Digg is back from the dead. Again.
Just months after launching, the reboot of Kevin Rose’s once-popular link-sharing site shut down in March, as the company shifted course. Originally redesigned as a competitor to the massive community forum site Reddit, the new Digg found that it wasn’t able to effectively manage the bot traffic invading its platform and hadn’t differentiated itself enough from the competition to make an impact.
The startup laid off staff and said it was time to go back to the drawing board. Rose, a partner at True Ventures, returned to work full-time on a new version of Digg in April.
On Friday evening, the founder previewed a link to the newly redesigned Digg, which now looks nothing like a Reddit clone and more like the news aggregator it once was.

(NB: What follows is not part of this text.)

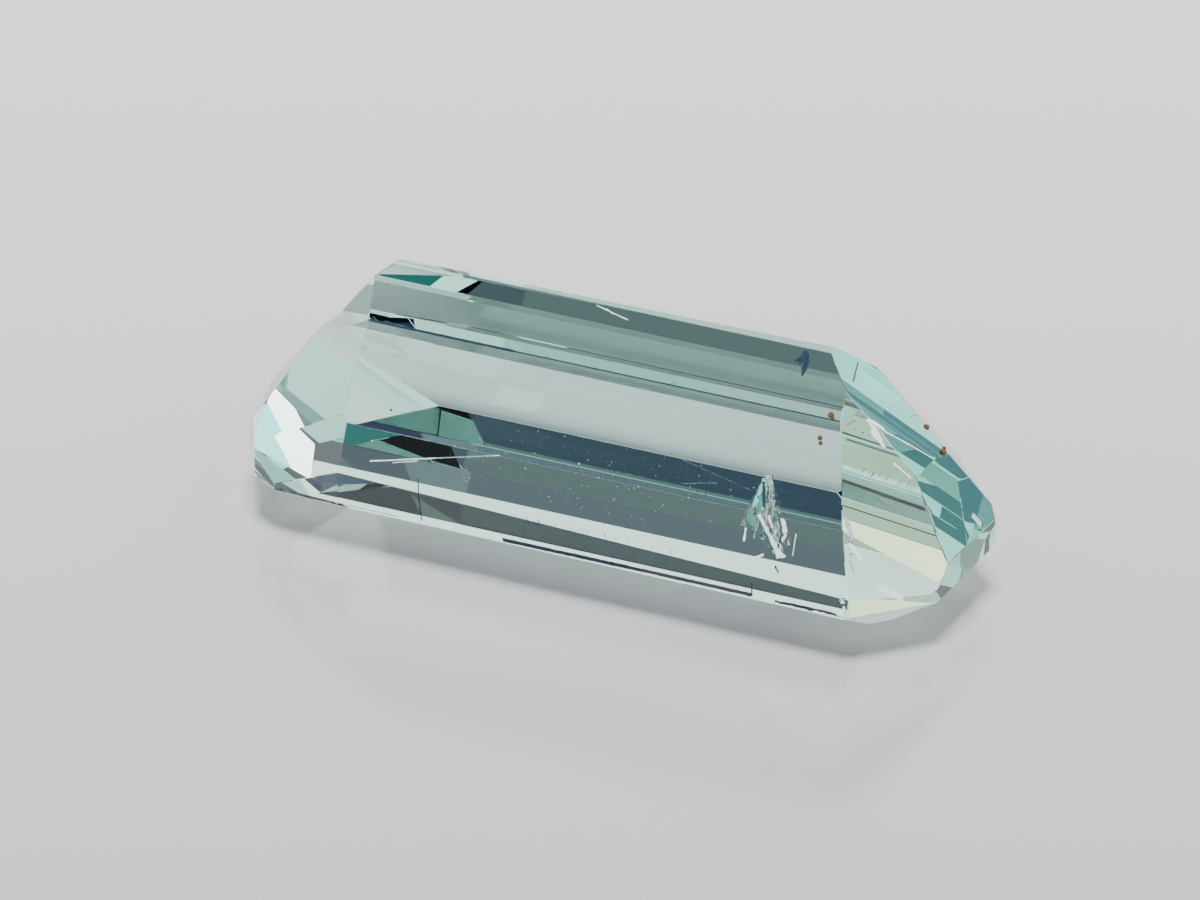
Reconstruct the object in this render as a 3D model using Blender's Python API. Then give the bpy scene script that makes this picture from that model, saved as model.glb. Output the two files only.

a little project i've been hacking on: https://t.co/zTuwWy44ly
bugs expected. more topics soon. — Kevin Rose (@kevinrose) May 8, 2026
This time around, the site is focused on ranking news — specifically, AI news to start.
In an email to beta testers, the company said the site’s goal is to “track the most influential voices in a space” and to surface the news that’s actually worth “paying attention to.” AI is the area it’s testing this idea with, but if successful, Digg will expand to include other topics.
The email warned that the site was still raw and “buggy,” and was designed more to give users a first look than to serve as its public debut.
On the current homepage, Digg showcases four main stories at the top: the most viewed story, a story seeing rising discussion, the fastest-climbing story, and one “In case you missed it” headline.